Il periodo a cavallo tra l’estate e l’autunno invoglia tutti a fare conserve: insieme alle ultime disponibilità di ortaggi e frutti estivi, si affacciano i primi ingredienti utili per chi ama fare queste lavorazioni casalinghe. Ma che differenza c’è tra marmellate, confetture e composte?
Sui social impazzano video di ogni genere, dove, tra suggerimenti corretti e notizie infondate, si susseguono carrellate di preparazioni di vario genere, dove quello che manca davvero è un po’ di chiarezza. Cominciamo dicendo che le marmellate sono solo di agrumi, pertanto questo termine si può usare solo ed esclusivamente se state trattando arance, limoni, mandarini, pompelmi, cedri, bergamotti. Seguendo la stagionalità dei prodotti italiani, le marmellate possono essere fatte solo in determinati mesi, in particolare le arance si trovano dal mese di novembre, insieme ai mandarini. Qui no alle ”marmellate” di susine, di fragole, di pesche, di more… in questo caso parliamo di confetture. Ma vediamo nel dettaglio quali sono le differenze secondo la direttiva UE 2001/113/CE.

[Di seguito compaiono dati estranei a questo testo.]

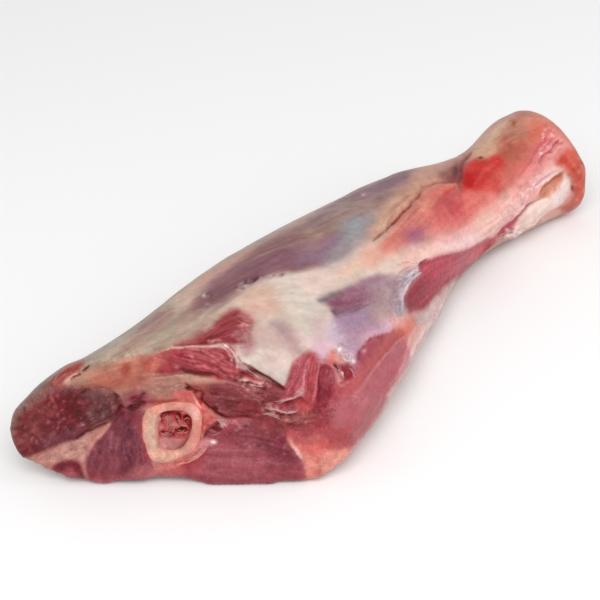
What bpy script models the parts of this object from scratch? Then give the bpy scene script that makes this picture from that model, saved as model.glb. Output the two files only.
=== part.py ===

Le confetture hanno più frutta, con una percentuale minima del 35%, le confetture extra hanno almeno il 45% di frutta: le marmellate, quindi, contengono più zucchero. Bisogna considerare la materia prima di partenza: se gli agrumi sono potenzialmente più aspri, gli altri tipi di frutta tendono a concentrare gli zuccheri man mano che vanno avanti nel processo di maturazione. Pertanto nel bilanciamento totale del sapore, si prevede, per legge, che le confetture contengano meno zuccheri: queste sono le indicazioni generali, ma nello specifico bisogna sempre considerare il prodotto. Va anche detto che la presenza di zucchero garantisce una buona shelf life del prodotto, pertanto se questa componente non è naturalmente presente in quantità elevata nel frutto di partenza, occorre procedere con una lavorazione che garantisca il giusto bilanciamento per assicurare la conservabilità. Sfruttiamo il potere igroscopico dello zucchero che porta l’aW ad un valore piuttosto basso: il parametro dell’aW (activity water) ci permette di rilevare la presenza di acqua libera e acqua legata nella matrice alimentare, condizione in base alla quale si stabilisce la conservabilità del prodotto. La quantità di acqua libera nella matrice alimentare favorisce le reazioni chimiche e la crescita microbica: se abbiamo un basso valore di aW, significa che abbiamo più acqua legata e quindi una maggiore stabilità, con un ridotto rischio ridotto di deterioramento e degradazione. Nelle marmellate troviamo un minimo del 20% di frutta e, molto spesso, la scorza è inclusa nella preparazione a patto che il frutto sia biologico. Hanno un gusto molto intenso che risulta anche amarognolo per la presenza di oli essenziali. Chiaramente nelle lavorazioni artigianali possiamo variare nelle percentuali, arrivando anche a un 60 % di frutta per le confetture. Teniamo però presente che se abbiamo un minimo di 65% di frutta allora si parla di composta, una lavorazione che può anche arrivare ad un 100% di frutta senza aggiungere zuccheri: un prodotto finito che valorizza solo il sapore e gli zuccheri semplici presenti nella matrice alimentare. Se con i prodotti dolci possiamo scongiurare il rischio botulino con un adeguato quantitativo di zucchero (1:1), oppure acidificando con del succo di limone, nelle conserve salate dobbiamo necessariamente arrivare ad un pH inferiore a 4,6 per essere sicuri.